Some around the table felt that teething problems being experienced with the implementation of automation were down to the fact that the machinery of government was designed during an analogue age. “At the moment, we are grappling with redesigning our processes, which are still rooted in a human-led, paper-based Victorian tax system,” said Guy Leeser, deputy director, head of strategic design (Making Tax Digital) at HM Revenue and Customs.

Automation and the wider adoption of digital technology could, however, drive a “re-imagining” of current processes, said Chris Moye, vice president and senior partner of global enterprise transformation at IBM. Although automation can help with making these legacy processes more efficient, the real prize would come from asking: “What does the technology enable you to do that is totally different and better than what we have today?” he said.

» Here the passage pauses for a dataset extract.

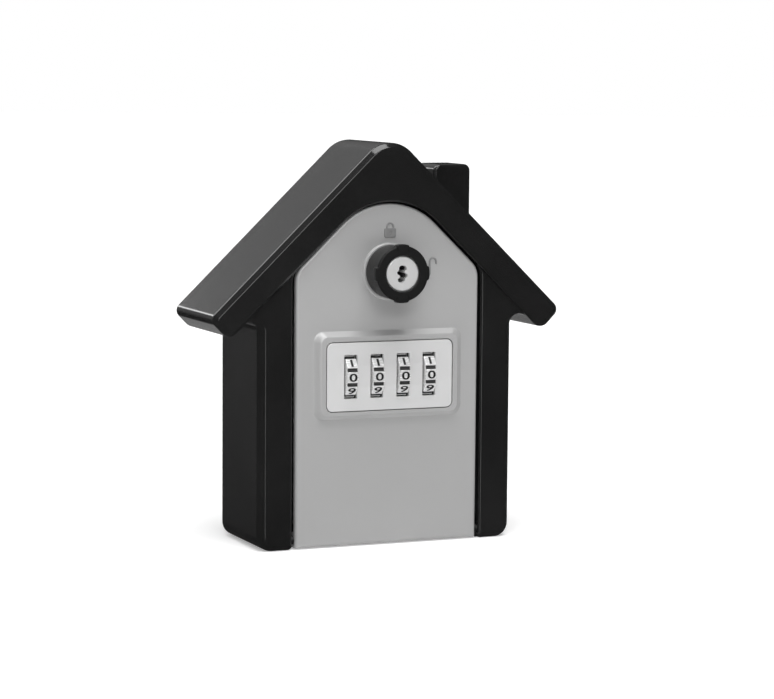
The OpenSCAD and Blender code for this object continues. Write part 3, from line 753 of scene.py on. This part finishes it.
# ------------------------------------------------------------------ the other CAD nodes
def dress_cad_nodes():
    slots = {part["node"]: part["material_slot"] for part in frame["record"]["subparts"]}
    # Painted shade: these parts sit in shade and take a dark tone instead of their slot's finish
    in_shadow = ("hinge_pin", "dial_frame", "plug_wafers")
    for name, node in frame["nodes"].items():
        if node.hide_render:
            continue
        node.data.materials.clear()
        finish = "steel_painted_shade" if name in in_shadow else slots[name]
        node.data.materials.append(MATERIALS[finish])


housing()
door_skin()
padlock_sign("sign_locked", 0.35, 115.0, 0)
padlock_sign("sign_unlocked", 14.6, 100.6, 3.2)
face_plate()
dials()
knob_cap()
key_plug()
dress_cad_nodes()


# ------------------------------------------------------------------ floor, light and camera
def floor():
    """A pale round floor, left out of reflections so that the black gloss stays dark."""
    radius = 8
    mesh = bmesh.new()
    mesh.faces.new([mesh.verts.new((x, y, 0)) for x, y in circle(radius)])
    data = bpy.data.meshes.new("floor")
    mesh.to_mesh(data)
    mesh.free()
    obj = bpy.data.objects.new("floor", data)
    bpy.context.scene.collection.objects.link(obj)
    material, principled = shader("floor", grey(0.92), Roughness=0.9, Specular_IOR_Level=0.0)
    principled.inputs["Emission Color"].default_value = (1, 1, 1, 1)
    principled.inputs["Emission Strength"].default_value = 0.35
    data.materials.append(material)
    obj.visible_glossy = False


def sky():
    """Soft light from above and behind that fades out towards the horizon."""
    world = bpy.data.worlds.new("studio")
    bpy.context.scene.world = world
    world.use_nodes = True
    tree = world.node_tree
    background = tree.nodes["Background"]
    background.inputs["Color"].default_value = (1, 1, 1, 1)
    coordinates = tree.nodes.new("ShaderNodeTexCoord")
    toward = tree.nodes.new("ShaderNodeVectorMath")
    toward.operation = "DOT_PRODUCT"
    toward.inputs[1].default_value = (-0.3, 0.55, 0.78)
    tree.links.new(coordinates.outputs["Generated"], toward.inputs[0])
    tree.links.new(remapped(tree, toward.outputs["Value"], 0.03, 0.6, 0.45, 1.0),
                   background.inputs["Strength"])
    # The surround itself is seen as plain white
    white = tree.nodes.new("ShaderNodeBackground")
    white.inputs["Color"].default_value = (1, 1, 1, 1)
    ray = tree.nodes.new("ShaderNodeLightPath")
    mix = tree.nodes.new("ShaderNodeMixShader")
    tree.links.new(ray.outputs["Is Camera Ray"], mix.inputs["Fac"])
    tree.links.new(background.outputs["Background"], mix.inputs[1])
    tree.links.new(white.outputs["Background"], mix.inputs[2])
    tree.links.new(mix.outputs["Shader"], tree.nodes["World Output"].inputs["Surface"])


def soft_light(name, place, target, size, power, only_reflected=False):
    data = bpy.data.lights.new(name, "AREA")
    data.shape = "RECTANGLE"
    data.size, data.size_y = size
    data.energy = power
    obj = bpy.data.objects.new(name, data)
    obj.location = place
    toward = Vector(target) - Vector(place)
    obj.rotation_euler = toward.to_track_quat("-Z", "Y").to_euler()
    obj.visible_camera = False
    obj.visible_diffuse = not only_reflected
    bpy.context.scene.collection.objects.link(obj)


def sun(power, azimuth, elevation, spread):
    """Even light over the whole floor from a soft patch of sky; azimuth 0 is in front."""
    data = bpy.data.lights.new("sun", "SUN")
    data.energy = power
    data.angle = math.radians(spread)
    obj = bpy.data.objects.new("sun", data)
    a, e = math.radians(azimuth), math.radians(elevation)
    source = Vector((math.sin(a) * math.cos(e), -math.cos(a) * math.cos(e), math.sin(e)))
    obj.rotation_euler = (-source).to_track_quat("-Z", "Y").to_euler()
    bpy.context.scene.collection.objects.link(obj)


def studio():
    bpy.context.scene.view_settings.view_transform = "Standard"
    floor()
    sky()
    middle = (0, 0, 0.08)
    sun(2.2, -10, 72, 40)
    soft_light("front", (-0.4, -1.6, 0.95), middle, (1.4, 0.5), 11)
    soft_light("left_front", (-0.62, -1.5, 0.2), middle, (0.2, 1.2), 4, True)
    soft_light("left_high", (-0.9, 0.55, 1.5), middle, (1.1, 1.1), 22, True)
    soft_light("behind", (-0.5, 2.0, 0.62), middle, (2.2, 0.14), 4, True)
    soft_light("under_eaves", (0.05, 0.22, 0.001), (0.05, 0.22, 1), (0.22, 0.16), 0.04, True)


def photo_camera():
    """Camera where the photograph was taken from, in the row frame."""
    place = Vector((-0.3943, -0.9380, 0.1802))
    yaw, pitch, roll = (math.radians(a) for a in (23.08, -6.07, 0.44))
    ahead = Vector((math.sin(yaw) * math.cos(pitch), math.cos(yaw) * math.cos(pitch),
                    math.sin(pitch)))
    right = Vector((math.cos(yaw), -math.sin(yaw), 0))
    up = right.cross(ahead)
    right, up = (right * math.cos(roll) + up * math.sin(roll),
                 up * math.cos(roll) - right * math.sin(roll))
    data = bpy.data.cameras.new("camera")
    data.sensor_width = 36
    data.lens = 126.56
    data.clip_start, data.clip_end = 0.01, 50
    obj = bpy.data.objects.new("camera", data)
    obj.matrix_world = Matrix(((right.x, up.x, -ahead.x, place.x), (right.y, up.y, -ahead.y, place.y),
                               (right.z, up.z, -ahead.z, place.z), (0, 0, 0, 1)))
    bpy.context.scene.collection.objects.link(obj)
    bpy.context.scene.camera = obj


studio()
photo_camera()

Simon Rew, public sector leader of global business services at IBM, expanded on the theme. Talking about a recent project the company carried out with one government agency, he said: “They think about a completely different way of safeguarding, saying ‘let’s think about the end objective and let’s think about how the technology that is available today could do that in a completely different way, rather than this process that we have actually inherited from the physical world.”

Government is, then, still at the foothills of what automation technology could achieve. However, the barriers raised by the panel show that it might be wise not to expect the creation of a new leisure class any time soon. Southworth said that getting a grip on expectations would help Whitehall reap maximum benefits from automation. “Everybody got super excited, saying: ‘Every job will be changed. It will be great – we will solve world hunger.’ That’s actually not happening and we’re stumbling through that trough of disillusionment. But we will come out and then get to a reality plateau that we can actually work with.”